Organized by a coalition of activist groups named the International Imagination of Anti-National Anti-Imperialist Feelings (IIAAF), the first phase of the Strike MoMA initiative included 10 consecutive weeks of protest outside MoMA, spanning from early April to mid-June. Attended by hundreds, the weekly protests and online talks highlighted the “interconnected struggles” of communities across Palestine, Puerto Rico, the Dominican Republic, and Colombia. The activists also targeted several MoMA trustees — among them Leon Black,
Larry Fink, Steven Tananbaum, Patricia Phelps de Cisneros, and Paula Crown — for their alleged involvement in violent, imperialist, or predatory business practices. At the height of the protest series, four activists were permanently banned from MoMA after a confrontation with MoMA’s security staff. In addition, over 250 artists and public intellectuals signed an open letter denouncing MoMA’s alleged ties to violence against Palestinians, and artist Gabrielle L’Hirondelle Hill withdrew from activities at the museum in solidarity with the protesters.The meeting on Friday will also kick off a week of activities and organizing leading up to a city-wide action on September 17 under the slogan “Globalize the Intifada.” The
planned action will set in motion a new framework that adopts the Palestinian uprising (“Intifada”) as a model of resistance against colonial violence and oppression worldwide, including the “U.S. genocidal grip of imperialism and Zionism.” The protest is organized by a coalition of groups that includes Decolonize This Place, Within Our Lifetime, and others.“We build upon the revolutionary spirit and inspiration of Palestinian resistance, in the understanding that our own liberation is either collective or nonexistent, and that it must reflect the interconnectedness of our struggles in our neighborhoods and homelands,” a statement on Within Our Lifetime’s website says. “That is why we are organizing actions every week as we build towards September 17th, a peak day of action across New York City and beyond.”
Last Tuesday, August 31, an anonymous protester (or group) spray-painted MoMA’s staff entrance on West 53rd Street.
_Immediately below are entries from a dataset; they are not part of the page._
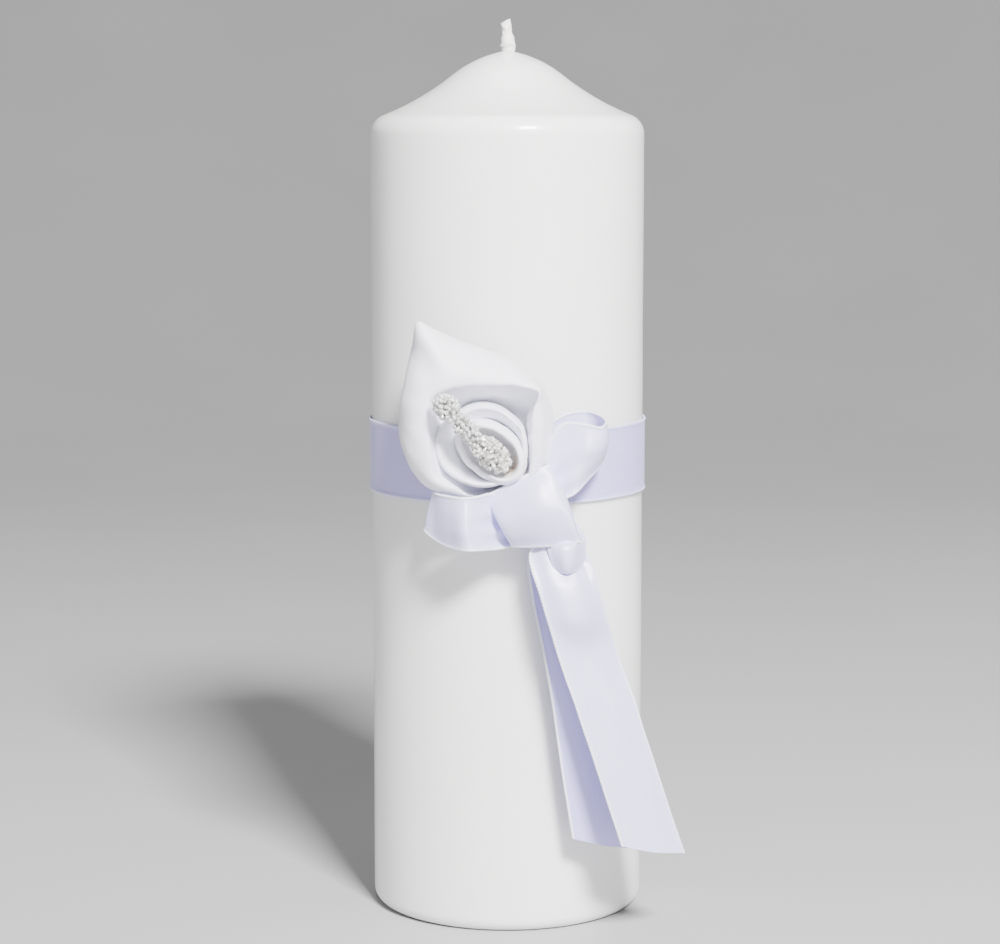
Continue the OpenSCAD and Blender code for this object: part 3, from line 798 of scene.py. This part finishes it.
SPADIX = [np.array(p, float) for p in
          ((-1.2, -41.6, 126.1), (0.4, -48.6, 124.9), (-3.4, -51.2, 127.4), (-7.1, -53.4, 131.7),
           (-10.6, -55.2, 136.2), (-14.6, -56.6, 140.6), (-18.0, -57.0, 143.8))]


def bead_mesh(radius, hole, length, sides=14):
    """One drilled seed bead as a lathe round its hole."""
    outline = []
    for q in np.linspace(-1, 1, 9):
        outline.append((hole + (radius - hole) * max(0, 1 - abs(q) ** 7) ** 0.5, length / 2 * q))
    rim = [(r, z) for r, z in outline] + [(hole * 0.98, length / 2 * 0.8), (hole * 0.98, -length / 2 * 0.8)]
    verts = [v for r, z in rim for v in circle(r, sides, z)]
    # The last ring joins the first one through the hole
    faces = [tuple(f % len(verts) for f in face) for face in ring_faces(len(rim) + 1, sides)]
    return np.array(verts), faces


def make_beads(name, start, end, count, spread_r, mat, seed, size=BEAD_R):
    """Beads scattered round a stretch of the spadix, each turned its own way.

    BEAD_LENGTH and BEAD_SPACING are in bead radii. The tries run out before count is reached, so
    fewer beads are made than count says.
    """
    draw = random.Random(seed)
    axis = (end - start) / np.linalg.norm(end - start)
    side = np.cross(axis, UP)
    side /= np.linalg.norm(side)
    other = np.cross(side, axis)
    placed, verts, faces = [], [], []
    tries = 0
    while len(placed) < count and tries < MOST_TRIES:
        tries += 1
        s = draw.uniform(0.0, 1.0)
        around = draw.uniform(0, 2 * math.pi)
        plump = math.sqrt(max(0.12, math.sin(math.pi * (0.08 + 0.84 * s))))
        reach = spread_r * plump * draw.uniform(0.45, 1.0)
        at = start + (end - start) * s + reach * (math.cos(around) * side + math.sin(around) * other)
        if any(np.linalg.norm(at - p) < BEAD_SPACING * size for p in placed):
            continue
        placed.append(at)
        own, own_faces = bead_mesh(size * draw.uniform(0.84, 0.98), BEAD_HOLE_R, BEAD_LENGTH * size)
        turn = Vector((draw.uniform(-1, 1), draw.uniform(-1, 1), draw.uniform(-1, 1))).to_track_quat("Z", "Y")
        spun = own @ np.array(turn.to_matrix()).T
        base = sum(len(v) for v in verts)
        verts.append(spun + at)
        faces += [tuple(base + f for f in face) for face in own_faces]
    return new_object(name, np.vstack(verts), faces, mat)


def tube(points, radius, sides=8):
    """Vertices and faces of a closed tube along points."""
    pts = np.array(points, float)
    verts = []
    for i, p in enumerate(pts):
        d = pts[min(i + 1, len(pts) - 1)] - pts[max(i - 1, 0)]
        u = np.cross(d, UP + np.array([0.03, 0.02, 0]))
        u /= np.linalg.norm(u)
        w = np.cross(u, d) / np.linalg.norm(d)
        for k in range(sides):
            a = 2 * math.pi * k / sides
            verts.append(p + radius * (math.cos(a) * u + math.sin(a) * w))
    faces = ring_faces(len(pts), sides)
    faces.append(tuple(range(sides - 1, -1, -1)))
    faces.append(tuple((len(pts) - 1) * sides + k for k in range(sides)))
    return verts, faces


def make_spadix_wire(mat):
    """Two fine wires twisted round each other, from the throat to the last bead."""
    centre = spline(SPADIX, np.linspace(0, 1, 120))
    parts = []
    for phase in (0.0, math.pi):
        points = []
        for i, p in enumerate(centre):
            d = centre[min(i + 1, 119)] - centre[max(i - 1, 0)]
            u = np.cross(d, UP)
            u /= np.linalg.norm(u)
            w = np.cross(u, d) / np.linalg.norm(d)
            a = phase + i * 0.45
            points.append(p + 0.17 * (math.cos(a) * u + math.sin(a) * w))
        parts.append(new_object("wire_strand", *tube(points, 0.15), mat))
    return join("spadix_wires", parts)


# ---- camera, light and floor ----

def make_camera():
    data = bpy.data.cameras.new("camera")
    data.lens = CAMERA_LENS
    data.sensor_width = 36
    cam = bpy.data.objects.new("camera", data)
    bpy.context.scene.collection.objects.link(cam)
    cam.location = CAMERA_AT
    cam.rotation_euler = (math.radians(90 - CAMERA_DOWN), 0, 0)
    bpy.context.scene.camera = cam


def area_light(name, place, target, size, power, colour):
    data = bpy.data.lights.new(name, "AREA")
    data.shape = "RECTANGLE"
    data.size, data.size_y = size
    data.energy = power
    data.color = colour
    lamp = bpy.data.objects.new(name, data)
    lamp.location = place
    lamp.rotation_euler = (Vector(target) - Vector(place)).to_track_quat("-Z", "Y").to_euler()
    bpy.context.scene.collection.objects.link(lamp)


def make_lights():
    area_light("key", (0.42, -1.18, 1.15), (0, 0, 0.13), (0.34, 0.3), 114, (1.0, 0.99, 0.98))
    area_light("fill", (-0.8, -1.1, 0.5), (0, 0, 0.12), (0.4, 0.4), 1.6, (0.96, 0.98, 1.0))
    area_light("top", (-0.05, 0.1, 1.25), (0, 0, 0.1), (0.6, 0.6), 5, (1.0, 1.0, 1.0))
    world = bpy.data.worlds.new("studio")
    world.use_nodes = True
    world.node_tree.nodes["Background"].inputs["Color"].default_value = (0.62, 0.64, 0.68, 1)
    world.node_tree.nodes["Background"].inputs["Strength"].default_value = 0.11
    bpy.context.scene.world = world


def make_floor():
    """Pale round floor that sweeps up into a low wall, so that no edge shows behind the candle."""
    mat, tree, shader = material("floor", Roughness=0.6)
    fac = noise_node(tree, coordinates(tree, (1, 1, 1)), 6, 2)
    tree.links.new(ramp(tree, fac, [(0.3, (0.42, 0.42, 0.425)), (0.7, (0.44, 0.44, 0.445))]),
                   shader.inputs["Base Color"])
    flat, cove, wall, sides = 900.0, 1400.0, 200.0, 96
    profile = [(flat * k / 4, 0.0) for k in range(1, 5)]
    profile += [(flat + cove * math.sin(a), cove - cove * math.cos(a))
                for a in np.linspace(0, math.pi / 2, 16)[1:]]
    profile.append((flat + cove, cove + wall))
    verts = [(0.0, 0.0, 0.0)] + [v for r, z in profile for v in circle(r, sides, z)]
    faces = [(0, 1 + k, 1 + (k + 1) % sides) for k in range(sides)]
    # The sweep is seen from inside, so its faces run the other way round
    faces += [face[::-1] for face in ring_faces(len(profile), sides, first=1)]
    new_object("floor", verts, faces, mat)


# ---- build ----

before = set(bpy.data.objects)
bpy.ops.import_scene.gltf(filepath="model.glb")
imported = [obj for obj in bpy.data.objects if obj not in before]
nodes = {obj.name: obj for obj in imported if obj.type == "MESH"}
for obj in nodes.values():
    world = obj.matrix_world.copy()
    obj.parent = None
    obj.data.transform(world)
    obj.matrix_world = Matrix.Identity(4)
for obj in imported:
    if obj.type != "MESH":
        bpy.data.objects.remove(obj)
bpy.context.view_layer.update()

make_camera()
make_lights()
make_floor()

wax = wax_material()
satin = satin_material("satin_ribbon", (0.47, 0.445, 0.86), (0.53, 0.505, 0.89), 0.42, 0.1)
# The bow and the front tail catch more light in the photo than the band does, so their satin is lighter
painted_light_satin = satin_material("painted_light_satin", (0.62, 0.60, 0.93), (0.68, 0.66, 0.95), 0.42, 0.1)
# The selvages are whiter than the satin. This is partly their own woven tone and partly a painted highlight
# along the edges. The band's selvage is a darker copy, painted shade as for the band's satin.
edging = satin_material("selvage_tone_and_painted_highlight", (0.80, 0.79, 0.95), (0.86, 0.85, 0.97), 0.55, 0.1)
band_edging = satin_material("band_selvage", (0.60, 0.58, 0.90), (0.67, 0.65, 0.93), 0.5, 0.1)
petals = petal_material("petal_satin")
cotton = wick_material()
beads_clear = bead_material("clear_beads", (0.99, 0.99, 1.0), (1.0, 0.99, 0.96), 0.38)
beads_warm = bead_material("pale_beads", (1.0, 0.96, 0.84), (1.0, 0.99, 0.93), 0.36)
bright_wire = plain_material("bright_wire", (0.62, 0.62, 0.63), (0.75, 0.75, 0.76), 0.28, 1.0, 1500)

# Pieces that stay as the CAD made them, with their own finishes
KEPT = {
    "wax_core": plain_material("soft_wax", (0.84, 0.81, 0.74), (0.90, 0.88, 0.82), 0.5, 0, 90),
    "wick_core": cotton,
    "wick_clip": plain_material("tinned_sheet", (0.55, 0.55, 0.56), (0.68, 0.68, 0.68), 0.38, 1.0, 500),
    "lap_tape": plain_material("clear_tape", (0.80, 0.77, 0.66), (0.86, 0.84, 0.74), 0.35),
    "binding_wire": bright_wire,
    "glue_band": plain_material("hot_glue", (0.74, 0.70, 0.58), (0.84, 0.81, 0.70), 0.3, 0, 300),
    "stem_wire": plain_material("green_wire", (0.13, 0.22, 0.12), (0.18, 0.30, 0.16), 0.45),
    "stem_tape": plain_material("floral_tape", (0.74, 0.79, 0.68), (0.85, 0.88, 0.80), 0.6, 0, 450),
    "knot_core": plain_material("folded_ribbon", (0.50, 0.48, 0.82), (0.56, 0.54, 0.86), 0.45, 0, 400),
}
KEPT["glue_flower"] = KEPT["glue_band"]
for name, finish in KEPT.items():
    slots = nodes[name].data.materials
    slots.clear()
    slots.append(finish)

pillar = make_pillar(wax)
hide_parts("overdip_coat")
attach(pillar, "candle")

wick = make_wick(cotton)
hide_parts("wick_tip")
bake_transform(wick)

grid, band_length = band_grid()
band = ribbon("ribbon_wrap_band", grid, RIBBON_W, satin, band_edging)
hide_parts("ribbon_band")
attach(band, "wrap")


# By default the pieces take the lighter satin, which is painted light.
def place_ribbon(name, rows, node_names, held, rests_on, width=RIBBON_W, cloth=painted_light_satin, **options):
    """Only a full width of ribbon shows its selvages."""
    edge = edging if width == RIBBON_W else cloth
    piece, length = make_net_ribbon(name, rows, cloth, width, edge, **options)
    if node_names:
        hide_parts(*node_names)
    return piece


loop_right = place_ribbon("bow_loop_right_satin", LOOP_RIGHT, ["bow_loop_right"], "gathered",
                          ["knot_core"], ruck=0.25, seed=3.1, gather=(0.9, 6), both_ends=True)
loop_left = place_ribbon("bow_loop_left_satin", LOOP_LEFT, ["bow_loop_left"], "gathered",
                         ["knot_core"], ruck=0.3, seed=7.7, gather=(1.0, 5), both_ends=True)
wrap = place_ribbon("knot_wrap_satin", WRAP, ["knot_wrap"], "folded", ["knot_core"], ruck=0.2, seed=2.3)
tuck = place_ribbon("knot_tuck_satin", TUCK, ["knot_tuck"], "folded", ["knot_wrap_satin"],
                    width=12.0, ruck=0.2, seed=5.5)
sliver = place_ribbon("knot_fold_satin", SLIVER, [], "folded", ["knot_core"], width=11.0)
for piece in (loop_right, loop_left, wrap, sliver):
    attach(piece, "wrap")
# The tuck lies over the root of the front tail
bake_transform(tuck)

tail_front = place_ribbon("tail_front_satin", TAIL_FRONT, ["tail_front", "tail_root_front"], "hung",
                          ["knot_wrap_satin"], ruck=0.3, seed=9.2, gather=(0.5, 9), crease=(0.86, 1.2, 15))
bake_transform(tail_front)
# The rear tail takes the band's darker satin: painted shade for the shadow of the front tail.
tail_rear = place_ribbon("tail_rear_satin", TAIL_REAR, ["tail_rear", "tail_root_rear"], "hung",
                         ["knot_core"], ruck=0.2, seed=11.4, cloth=satin)
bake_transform(tail_rear)

PETALS = [("spathe_satin", spathe_grid(), "calla_spathe", 0.45),
          ("petal_middle_satin", middle_grid(), "petal_middle", 0.4),
          ("petal_inner_satin", inner_grid(), "petal_inner", 0.4)]
for name, grid, replaced, thickness in PETALS:
    petal = make_petal(name, grid, petals, thickness)
    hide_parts(replaced)
    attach(petal, "wrap")

wires = make_spadix_wire(bright_wire)
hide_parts("spadix_wire")
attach(wires, "wrap")

# Name, ends of the clump as shares of the spadix, most beads, reach, finish, seed, CAD node
CLUMPS = [("beads_tip", 0.80, 0.985, 110, 2.9, beads_clear, 5, "bead_clump_tip"),
          ("beads_middle", 0.55, 0.80, 95, 2.3, beads_clear, 11, "bead_clump_middle"),
          ("beads_base", 0.25, 0.56, 190, 3.4, beads_warm, 23, "bead_clump_base")]
for name, low, high, count, reach, finish, seed, replaced in CLUMPS:
    start, end = spline(SPADIX, [low, high])
    beads = make_beads(name, start, end, count, reach, finish, seed)
    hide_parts(replaced)
    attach(beads, "wrap")
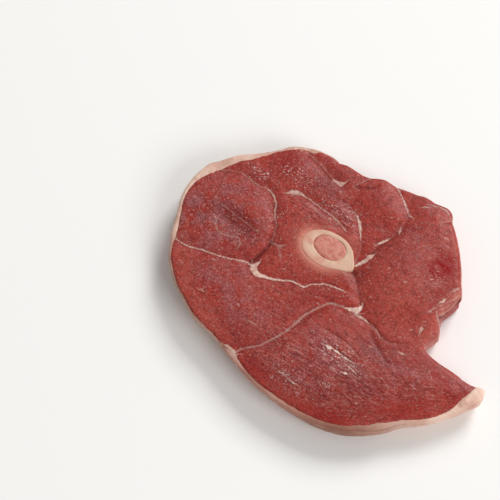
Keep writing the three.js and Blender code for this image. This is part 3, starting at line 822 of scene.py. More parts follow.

A video of the incident was shared on the Instagram account @savannah_luvvu with a caption that partially said: “The ‘MOMA’ is a multimillionaire dollar company. Instead of tightening their security and adding extra measures they are funding Israel which is preforming [sic] systematic ethnic cleansing of the Palestinian.”
Strike MoMA Working Group told Hyperallergic that the action was not committed by members of the group but commented: “The interlocking directorate of the board of trustees of MoMA is responsible for violence and extractivism across the globe from Palestine to the Dominican Republic. If museums continue to try to do business as usual people autonomously and creatively will choose to continue, diversify, and escalate action and organizing.”